I started to remove the water trap, a circular affair, the bottom half of which pokes through a hole that someone has helpfully cut in the shelf in the cupboard.
Only the hole isn’t actually large enough to allow the trap to pass through it.
You find this out only once you have unscrewed it sufficiently that it starts to release its contents into the bowl I have strategically placed below it (Smart I am, like that)
So then begins the tricky process of doing up the trap (while it continues to release its contents) in order to figure out what to do next.
Once the flow is stemmed, I begin to realise that the only way the trap is going to come off is as the last item to be removed.
The first one being the removal of the sink, taps and all, from the worktop.
It is at this point that I start muttering things like ‘What cnut put this together? I’ve no intention of removing the sink!
I allowed some time to pass, and some thought to take place, before it became apparent that I might be in with a chance if I unscrewed the (home-made) shelf brackets, working from under the shelf, and dropping the shelf giving me unabated access to the trap.
This turned out to be the result I was looking for \o/
I dropped the shelf, having decided that, once the plumbing has been dealt with, I would jig-saw a larger hole in the shelf to avoid these shenanigans ever having to take place again.
The trap turned out to be mostly empty, with just a surface layer of scaly kak, so lets move down the line and open up the first rodding eye (still under the sink).
I removed the cap and Oh my! There is no bore to the pipe. It be solid. Full. With at least 16 years worth of drainskog, and probably more. Like from when the house-conversion was done in 1984.
I wasn’t going to be able to deal with this just with a long (No. 2 tool kit) screwdriver.
Out came the drain springs, and into the skog they went.
What I pulled from there was little different to excrement, but not the excrement of any creature known on this planet.
Bleargh!
I extracted what I could / was prepared to do, into the washing up bowel
[sic], replaced the cap, flushed, and repeated the extracting / flush process a couple of times before moving on to the rodding eye which is outdoors.
That turned out to be less unpleasant. Thinking about it, I’m not entirely sure how it could’ve been more unpleasant.
So, now I have a sink which drains readily \o/.
I’ve jig-sawed a larger hole in the shelf (that’ll go back in exactly the same way it came out - after the water trap is back in) and gone for the final assembly of the water trap.
Only I cannot stop it from drip, drip leaking.
Turns out that the o-ring which interfaces the two halves of the trap, is misshapen
and will not seal.
I give the join a couple of turns of single-wrap PTFE tape (I know you’re not supposed to use this on plastic fittings, but we are talking desperation here…)
That passed the hot water seal test, but failed the cold water one
Drip, drip, drip.
Dismantled the trap again, removed the single-wrap, and gave the thread many turns of conventional PTFE tape and re-assembled.
It passed the hot water seal test.
Here’s the Jesus trick - After running hot water through the trap for a few minutes, when everything has expanded a bit, you can get another half turn from the fittings before running them with cold to contract everything again.
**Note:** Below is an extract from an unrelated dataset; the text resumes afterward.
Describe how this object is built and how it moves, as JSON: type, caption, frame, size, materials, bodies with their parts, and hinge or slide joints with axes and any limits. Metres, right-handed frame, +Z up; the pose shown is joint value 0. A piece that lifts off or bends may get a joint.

I’ve repeated the heat-up / tighten-up and cooool thing twice now, shelf has gone back in, and finally, I think we are ready to go to sea.
Only once during this process, did I do the schoolboy error of sending something down the sink plug-hole when the trap wasn’t in place. Luckily the bowl was, and caught the contents.
I think there is some justification in my enjoyment of this glass of Sauvvy Blanc.